•摘要•
近日,公众号法眼帝国推送标题为《公安机关不得对教师体罚学生作出治安处罚!》的文章,节选了贵州省遵义市播州区人民法院2020年6月30日作出的(2020)黔0321行初193号判决,认为教师为维护正常教学秩序、教育学生遵守行为规范而体罚学生的行为系职务行为,属于惩戒过度,但明显不具有殴打、伤害的故意,仅能由教育主管部门作出行政处分,不能由公安机关适用《中华人民共和国治安管理处罚法》处罚。笔者认为,该观点值得商榷,特别是体罚已经造成学生轻微伤后果的情况下,教师同样应当承担《治安管理处罚法》上的罚款、拘留的行政处罚责任,不存在职务行为的违法豁免空间,现就该案做出如下分析和探讨。
•案件简介•
原告韩小会系教师,担任该小学班级班主任。2019年11月14日上午,学生赵某1因收错作业后哭泣,韩小会劝导无果,联系家长未到,遂将赵某1喊到教室的后门外站立,期间赵某1一直哭泣,韩小会将赵某1牵进教室劝说不要哭泣无果后,使用自己的塑料教鞭击打赵某1,后赵某1停止哭泣继续上课。下午放学,家长发现赵某1有伤,反映至学校,因学校不能满足家长提出的除名教师、调离教育系统、更换班主任等请求,家长于2019年11月16日报警。红花岗分局当日立案,并委托进行伤情鉴定。经鉴定,赵某1左颧部2处斜行软组织挫伤,左胸部1处斜行软组织挫伤,左大腿2处斜行软组织挫伤,面部软组织损伤鉴定为轻微伤。红花岗分局随后作出遵公(迎)行罚决字[2019]11133号行政处罚决定,对韩小会处行政拘留十日并处罚款伍佰元。韩小会不服,提起行政复议无果后,向人民法院提起行政诉讼。法院经审理,撤销了公安机关作出的遵公(迎)行罚决字[2019]11133号行政处罚决定。
法院裁判理由
法院经审理作出撤销公安机关行政处罚决定的如上判决,经归纳,判决书所阐述的理由主要有以下三点:
一、教师韩小会体罚学生的行为明显不具有伤害故意,属于履行教育职责的职务行为,不属于治安处罚适用范围。

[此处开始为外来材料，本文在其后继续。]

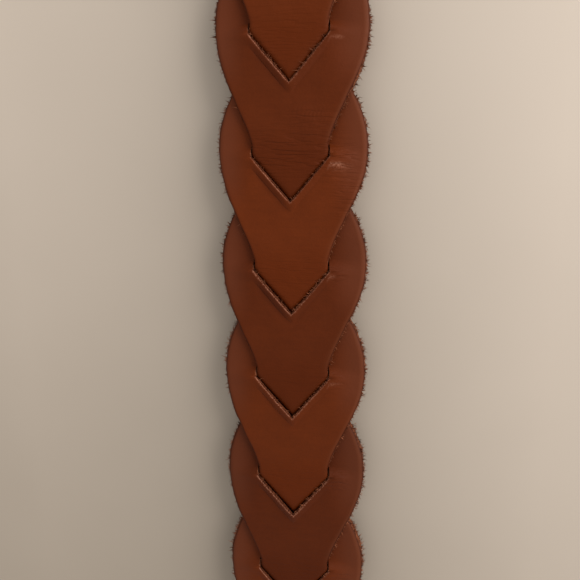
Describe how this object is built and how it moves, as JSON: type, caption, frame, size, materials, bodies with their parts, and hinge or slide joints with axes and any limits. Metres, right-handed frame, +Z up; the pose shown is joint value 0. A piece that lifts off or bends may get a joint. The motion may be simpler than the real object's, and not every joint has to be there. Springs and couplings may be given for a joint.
{
  "type": "linked leather belt",
  "caption": "Waist belt of folded, interlocking leather links with V-shaped slits, with a framed prong buckle and a pointed strap tip.",
  "frame": {"origin": "middle of the belt's length and width, on the surface that it lies on", "axes": "+Y along the belt from the buckle to the tip, +Z up out of its front face, +X across it"},
  "size_m": [0.0408, 0.9736, 0.0095],
  "materials": {
    "leather_dark": "smooth cognac leather, darker reddish hide, raw cut edges",
    "leather_light": "smooth cognac leather, lighter hide, raw cut edges",
    "brass": "satin antique brass"
  },
  "bodies": {
    "root": {"buckle": "brass", "buckle_strap": "leather_dark", "link_01": "leather_light", "link_02": "leather_dark", "link_03": "leather_light", "link_04": "leather_dark", "link_05": "leather_light", "link_06": "leather_dark", "link_07": "leather_light", "link_08": "leather_dark", "link_09": "leather_light", "link_10": "leather_dark", "link_11": "leather_light", "link_12": "leather_dark", "link_13": "leather_light", "link_14": "leather_dark", "link_15": "leather_light", "link_16": "leather_dark", "link_17": "leather_light", "link_18": "leather_dark", "link_19": "leather_light", "link_20": "leather_dark", "link_21": "leather_light", "link_22": "leather_dark", "link_23": "leather_light", "link_24": "leather_dark", "tip_strap": "leather_light"}
  },
  "joints": []
}
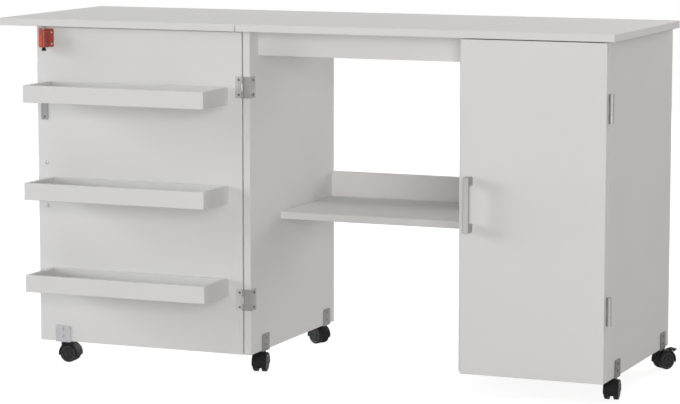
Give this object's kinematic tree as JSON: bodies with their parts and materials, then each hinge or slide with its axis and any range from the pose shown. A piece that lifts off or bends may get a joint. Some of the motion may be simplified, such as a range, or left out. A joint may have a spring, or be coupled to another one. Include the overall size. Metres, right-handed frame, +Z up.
{
  "type": "folding sewing cutting table",
  "caption": "White board sewing table with a kneehole and a cupboard, and a swing-out gate on casters that holds up a hinged cutting leaf",
  "frame": {"origin": "on the floor under the middle of the table's outer box, with the gate open and the leaf up", "axes": "+X runs along the table towards the cupboard side, +Y from the front to the back, +Z up"},
  "size_m": [1.4212, 0.591, 0.762],
  "materials": {
    "laminate": "white melamine laminate over board, satin",
    "thin_board": "thin white faced hardboard",
    "zinc_steel": "pressed steel, nickel plated",
    "hinge_pin_steel": "drawn steel",
    "handle_metal": "brushed nickel",
    "bracket_paint": "grey powder coat",
    "catch_plastic": "moulded plastic",
    "red_plastic": "moulded plastic, dark red",
    "thumb_plastic": "moulded plastic, bright red",
    "black_plastic": "moulded nylon",
    "wheel_plastic": "hard nylon wheel"
  },
  "bodies": {
    "carcass": {"left_side_panel": "laminate", "partition_panel": "laminate", "right_side_panel": "laminate", "main_top": "laminate", "apron": "laminate", "kneehole_shelf": "laminate", "shelf_upstand": "laminate", "cabinet_floor": "laminate", "cabinet_shelf": "laminate", "shelf_pins": "zinc_steel", "cabinet_back": "thin_board", "gate_hinge_frame_leaves": "zinc_steel", "gate_hinge_pins": "hinge_pin_steel", "door_hinge_frame_leaves": "zinc_steel", "door_hinge_pins": "hinge_pin_steel", "leaf_hinge_frame_leaves": "zinc_steel", "leaf_hinge_pins": "hinge_pin_steel", "door_catch": "catch_plastic", "left_front_bracket": "bracket_paint", "left_back_bracket": "bracket_paint", "right_front_bracket": "bracket_paint", "right_back_bracket": "bracket_paint"},
    "leaf": {"leaf_top": "laminate", "leaf_hinge_leaves": "zinc_steel"},
    "gate": {"gate_panel": "laminate", "tray_fronts": "laminate", "tray_backs": "laminate", "tray_ends": "laminate", "tray_floors": "thin_board", "latch_housing": "red_plastic", "gate_strike_plate": "zinc_steel", "gate_handle": "handle_metal", "gate_hinge_leaves": "zinc_steel", "gate_bracket": "bracket_paint"},
    "latch": {"latch_bolt": "hinge_pin_steel", "latch_thumb": "thumb_plastic", "latch_knob": "black_plastic"},
    "door": {"door_panel": "laminate", "door_handle": "handle_metal", "door_hinge_leaves": "zinc_steel", "door_strike_plate": "zinc_steel"},
    "pedal": {"brake_pedal": "black_plastic"},
    "left_front_swivel": {"left_front_caster_hood": "black_plastic", "left_front_caster_axle": "hinge_pin_steel"},
    "left_front_wheels": {"left_front_caster_wheels": "wheel_plastic"},
    "left_back_swivel": {"left_back_caster_hood": "black_plastic", "left_back_caster_axle": "hinge_pin_steel"},
    "left_back_wheels": {"left_back_caster_wheels": "wheel_plastic"},
    "right_front_swivel": {"right_front_caster_hood": "black_plastic", "right_front_caster_axle": "hinge_pin_steel"},
    "right_front_wheels": {"right_front_caster_wheels": "wheel_plastic"},
    "right_back_swivel": {"right_back_caster_hood": "black_plastic", "right_back_caster_axle": "hinge_pin_steel", "brake_pin": "hinge_pin_steel"},
    "right_back_wheels": {"right_back_caster_wheels": "wheel_plastic"},
    "gate_swivel": {"gate_caster_hood": "black_plastic", "gate_caster_axle": "hinge_pin_steel"},
    "gate_wheels": {"gate_caster_wheels": "wheel_plastic"}
  },
  "joints": [
    {"name": "leaf_hinge", "type": "hinge", "parent": "carcass", "child": "leaf", "pos_m": [-0.1321, 0.0625, 0.743], "axis": [0, 1, 0], "range_deg": [0, 5]},
    {"name": "gate_hinge", "type": "hinge", "parent": "carcass", "child": "gate", "pos_m": [-0.1311, -0.1722, 0.4], "axis": [0, 0, 1], "range_deg": [0, 180]},
    {"name": "door_hinge", "type": "hinge", "parent": "carcass", "child": "door", "pos_m": [0.6896, -0.1722, 0.4], "axis": [0, 0, 1], "range_deg": [0, 180]},
    {"name": "latch_slide", "type": "slide", "parent": "gate", "child": "latch", "axis": [0, 0, 1], "range_m": [0, 0.01]},
    {"name": "left_front_swivel_turn", "type": "hinge", "parent": "carcass", "child": "left_front_swivel", "pos_m": [-0.1216, -0.0935, 0.044], "axis": [0, 0, 1], "continuous": true},
    {"name": "left_front_wheel_turn", "type": "hinge", "parent": "left_front_swivel", "child": "left_front_wheels", "pos_m": [-0.11893, -0.10724, 0.02], "axis": [0.9816, 0.1908, 0], "continuous": true},
    {"name": "left_back_swivel_turn", "type": "hinge", "parent": "carcass", "child": "left_back_swivel", "pos_m": [-0.1216, 0.2495, 0.044], "axis": [0, 0, 1], "continuous": true},
    {"name": "left_back_wheel_turn", "type": "hinge", "parent": "left_back_swivel", "child": "left_back_wheels", "pos_m": [-0.13436, 0.25526, 0.02], "axis": [-0.4115, -0.9114, 0], "continuous": true},
    {"name": "right_front_swivel_turn", "type": "hinge", "parent": "carcass", "child": "right_front_swivel", "pos_m": [0.6764, -0.0935, 0.044], "axis": [0, 0, 1], "continuous": true},
    {"name": "right_front_wheel_turn", "type": "hinge", "parent": "right_front_swivel", "child": "right_front_wheels", "pos_m": [0.67835, -0.10736, 0.02], "axis": [0.9903, 0.1392, 0], "continuous": true},
    {"name": "right_back_swivel_turn", "type": "hinge", "parent": "carcass", "child": "right_back_swivel", "pos_m": [0.6764, 0.2495, 0.044], "axis": [0, 0, 1], "continuous": true},
    {"name": "right_back_wheel_turn", "type": "hinge", "parent": "right_back_swivel", "child": "right_back_wheels", "pos_m": [0.68482, 0.26068, 0.02], "axis": [-0.7986, 0.6018, 0], "continuous": true},
    {"name": "brake_press", "type": "hinge", "parent": "right_back_swivel", "child": "pedal", "pos_m": [0.6943, 0.27326, 0.03877], "axis": [-0.7986, 0.6018, 0], "range_deg": [0, 25]},
    {"name": "gate_swivel_turn", "type": "hinge", "parent": "gate", "child": "gate_swivel", "pos_m": [-0.5716, -0.1625, 0.044], "axis": [0, 0, 1], "continuous": true},
    {"name": "gate_wheel_turn", "type": "hinge", "parent": "gate_swivel", "child": "gate_wheels", "pos_m": [-0.55762, -0.16177, 0.02], "axis": [-0.0523, 0.9986, 0], "continuous": true}
  ]
}
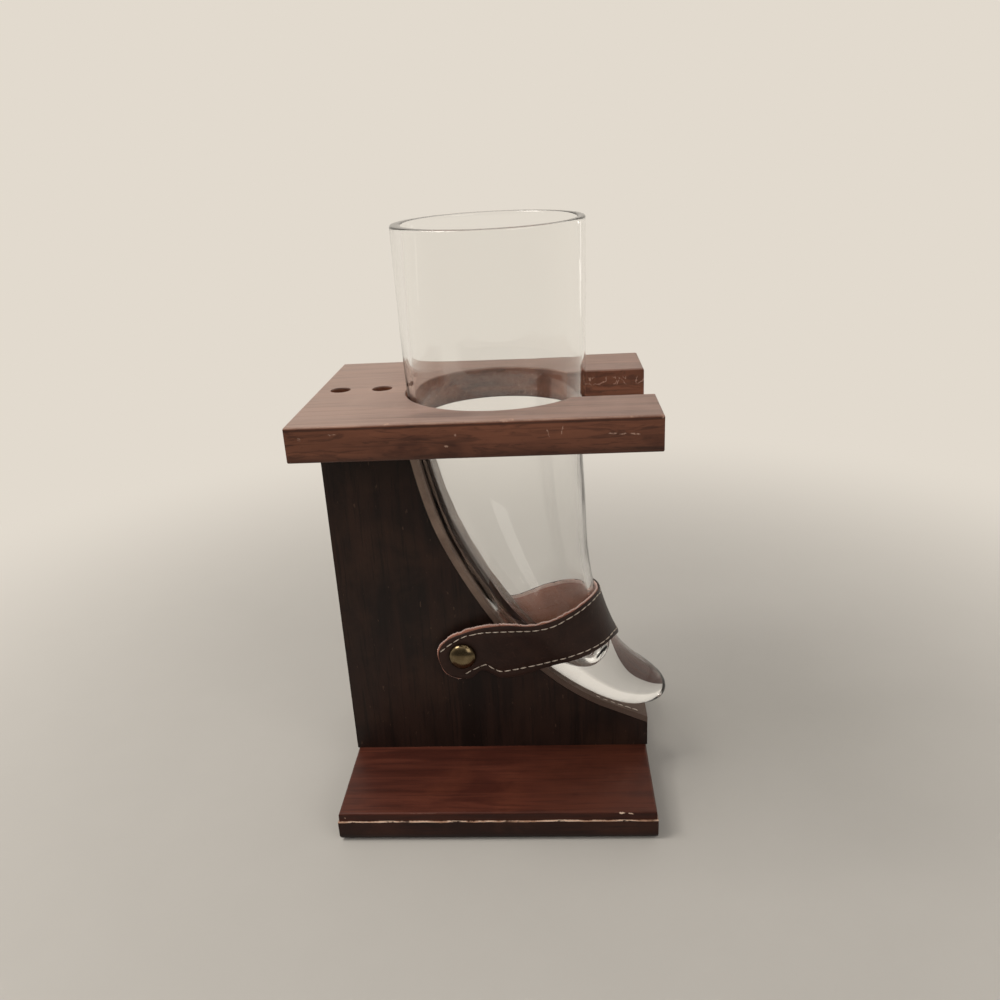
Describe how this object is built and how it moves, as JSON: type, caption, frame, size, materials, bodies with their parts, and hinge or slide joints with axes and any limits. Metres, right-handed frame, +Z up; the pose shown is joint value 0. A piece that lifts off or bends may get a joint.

《中华人民共和国教育法》第四十四条规定了受教育者应当履行的义务,包括遵守法律法规、遵守学生行为规范、尊敬师长、努力学习、遵守所在学校或者其他教育机构的管理制度。违反该规定的,学校和教师有责任根据情节按照法律、法规和相关规范采取劝导、诫勉、惩戒等措施予以纠正并警示其他受教育者。当学生存在违反规定的行为时,教师对其实施惩戒,是教育法律规范赋予教师的职责,是教师履行教师职务的行为。本案中,韩小会体罚学生的行为明显不具有伤害故意,属于履行教育职责的职务行为,不属于治安处罚适用范围。
二、《中华人民共和国教师法》、《中华人民共和国未成年人保护法》等法律对于过度惩戒行为,均只规定了行政处分或刑事责任,并没有规定或指向治安管理处罚法的适用。
《中华人民共和国未成年人保护法》第二十一条、第六十三条第二款,《中华人民共和国义务教育法》第二十九条第二款、第三十七条明令禁止教师体罚学生。《中华人民共和国教师法》第三十七条规定“教师有下列情形之一的,由所在学校、其他教育机构或者教育行政部门给予行政处分或者解聘:(一)故意不完成教育教学任务给教育教学工作造成损失的;(二)体罚学生,经教育不改的;(三)品行不良、侮辱学生,影响恶劣的。教师有前款第(二)项、第(三)项所列情形之一,情节严重,构成犯罪的,依法追究刑事责任”、《中华人民共和国未成年人保护法》第六十三条第二款规定“学校、幼儿园、托儿所教职员工对未成年人实施体罚、变相体罚或者其他侮辱人格行为的,由其所在单位或者上级机关责令改正;情节严重的,依法给予处分”。故前述法律并没有明确规定可以适用《治安管理处罚法》上规定的罚款、拘留行政处罚,予以追究教师过度惩戒行为的法律责任。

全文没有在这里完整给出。